Task description -
The data below must be copied in full and without any change.

Data extract -
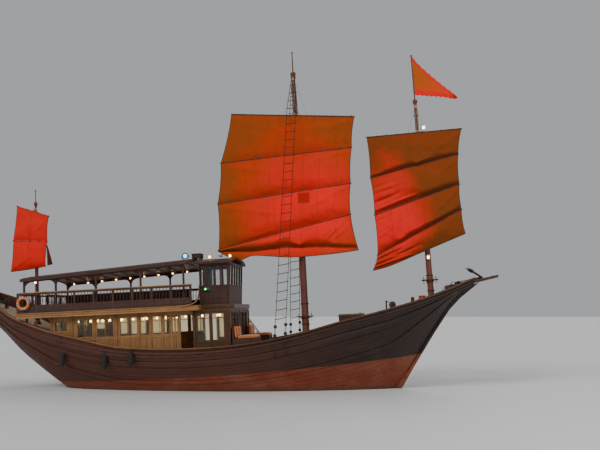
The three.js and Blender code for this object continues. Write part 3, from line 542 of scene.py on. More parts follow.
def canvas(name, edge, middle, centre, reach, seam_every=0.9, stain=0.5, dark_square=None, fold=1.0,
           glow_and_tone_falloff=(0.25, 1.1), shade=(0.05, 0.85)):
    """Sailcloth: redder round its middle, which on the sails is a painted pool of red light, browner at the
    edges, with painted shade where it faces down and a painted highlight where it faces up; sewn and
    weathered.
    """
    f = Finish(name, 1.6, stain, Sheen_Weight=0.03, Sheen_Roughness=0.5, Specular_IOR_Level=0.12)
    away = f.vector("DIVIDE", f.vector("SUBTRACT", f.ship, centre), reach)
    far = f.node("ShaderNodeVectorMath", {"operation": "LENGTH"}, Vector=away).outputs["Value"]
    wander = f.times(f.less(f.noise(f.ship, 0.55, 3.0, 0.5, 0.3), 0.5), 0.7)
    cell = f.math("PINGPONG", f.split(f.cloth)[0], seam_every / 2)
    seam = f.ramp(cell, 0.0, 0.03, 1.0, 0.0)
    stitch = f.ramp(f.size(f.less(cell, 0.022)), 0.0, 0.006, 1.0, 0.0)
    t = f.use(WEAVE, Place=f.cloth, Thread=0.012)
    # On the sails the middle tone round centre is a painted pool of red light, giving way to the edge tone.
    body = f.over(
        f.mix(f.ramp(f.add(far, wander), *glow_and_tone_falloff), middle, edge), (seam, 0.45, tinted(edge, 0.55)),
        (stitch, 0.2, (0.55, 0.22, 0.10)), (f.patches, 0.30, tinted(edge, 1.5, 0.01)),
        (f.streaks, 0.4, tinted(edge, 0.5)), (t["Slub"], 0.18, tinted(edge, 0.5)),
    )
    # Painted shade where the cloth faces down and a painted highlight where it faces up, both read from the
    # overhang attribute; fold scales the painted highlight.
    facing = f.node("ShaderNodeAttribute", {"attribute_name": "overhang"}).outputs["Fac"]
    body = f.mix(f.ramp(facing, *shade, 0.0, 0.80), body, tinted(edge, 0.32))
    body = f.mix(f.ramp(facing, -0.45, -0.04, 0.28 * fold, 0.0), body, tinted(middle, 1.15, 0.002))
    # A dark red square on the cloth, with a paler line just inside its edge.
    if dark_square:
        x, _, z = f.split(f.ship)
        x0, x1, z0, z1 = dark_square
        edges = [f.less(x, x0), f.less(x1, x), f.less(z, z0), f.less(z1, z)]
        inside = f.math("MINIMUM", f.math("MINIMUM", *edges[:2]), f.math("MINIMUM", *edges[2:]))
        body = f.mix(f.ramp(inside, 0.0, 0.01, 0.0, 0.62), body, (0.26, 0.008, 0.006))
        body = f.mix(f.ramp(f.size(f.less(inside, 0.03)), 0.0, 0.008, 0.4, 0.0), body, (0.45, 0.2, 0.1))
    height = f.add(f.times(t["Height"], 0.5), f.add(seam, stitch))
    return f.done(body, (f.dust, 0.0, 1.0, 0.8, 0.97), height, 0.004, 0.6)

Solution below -
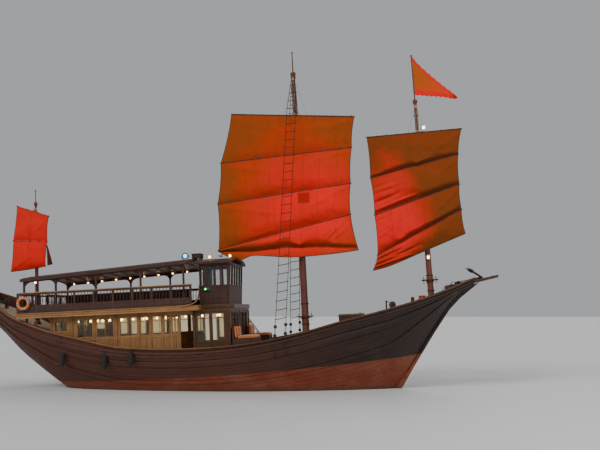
The three.js and Blender code for this object continues. Write part 3, from line 542 of scene.py on. More parts follow.
def canvas(name, edge, middle, centre, reach, seam_every=0.9, stain=0.5, dark_square=None, fold=1.0,
           glow_and_tone_falloff=(0.25, 1.1), shade=(0.05, 0.85)):
    """Sailcloth: redder round its middle, which on the sails is a painted pool of red light, browner at the
    edges, with painted shade where it faces down and a painted highlight where it faces up; sewn and
    weathered.
    """
    f = Finish(name, 1.6, stain, Sheen_Weight=0.03, Sheen_Roughness=0.5, Specular_IOR_Level=0.12)
    away = f.vector("DIVIDE", f.vector("SUBTRACT", f.ship, centre), reach)
    far = f.node("ShaderNodeVectorMath", {"operation": "LENGTH"}, Vector=away).outputs["Value"]
    wander = f.times(f.less(f.noise(f.ship, 0.55, 3.0, 0.5, 0.3), 0.5), 0.7)
    cell = f.math("PINGPONG", f.split(f.cloth)[0], seam_every / 2)
    seam = f.ramp(cell, 0.0, 0.03, 1.0, 0.0)
    stitch = f.ramp(f.size(f.less(cell, 0.022)), 0.0, 0.006, 1.0, 0.0)
    t = f.use(WEAVE, Place=f.cloth, Thread=0.012)
    # On the sails the middle tone round centre is a painted pool of red light, giving way to the edge tone.
    body = f.over(
        f.mix(f.ramp(f.add(far, wander), *glow_and_tone_falloff), middle, edge), (seam, 0.45, tinted(edge, 0.55)),
        (stitch, 0.2, (0.55, 0.22, 0.10)), (f.patches, 0.30, tinted(edge, 1.5, 0.01)),
        (f.streaks, 0.4, tinted(edge, 0.5)), (t["Slub"], 0.18, tinted(edge, 0.5)),
    )
    # Painted shade where the cloth faces down and a painted highlight where it faces up, both read from the
    # overhang attribute; fold scales the painted highlight.
    facing = f.node("ShaderNodeAttribute", {"attribute_name": "overhang"}).outputs["Fac"]
    body = f.mix(f.ramp(facing, *shade, 0.0, 0.80), body, tinted(edge, 0.32))
    body = f.mix(f.ramp(facing, -0.45, -0.04, 0.28 * fold, 0.0), body, tinted(middle, 1.15, 0.002))
    # A dark red square on the cloth, with a paler line just inside its edge.
    if dark_square:
        x, _, z = f.split(f.ship)
        x0, x1, z0, z1 = dark_square
        edges = [f.less(x, x0), f.less(x1, x), f.less(z, z0), f.less(z1, z)]
        inside = f.math("MINIMUM", f.math("MINIMUM", *edges[:2]), f.math("MINIMUM", *edges[2:]))
        body = f.mix(f.ramp(inside, 0.0, 0.01, 0.0, 0.62), body, (0.26, 0.008, 0.006))
        body = f.mix(f.ramp(f.size(f.less(inside, 0.03)), 0.0, 0.008, 0.4, 0.0), body, (0.45, 0.2, 0.1))
    height = f.add(f.times(t["Height"], 0.5), f.add(seam, stitch))
    return f.done(body, (f.dust, 0.0, 1.0, 0.8, 0.97), height, 0.004, 0.6)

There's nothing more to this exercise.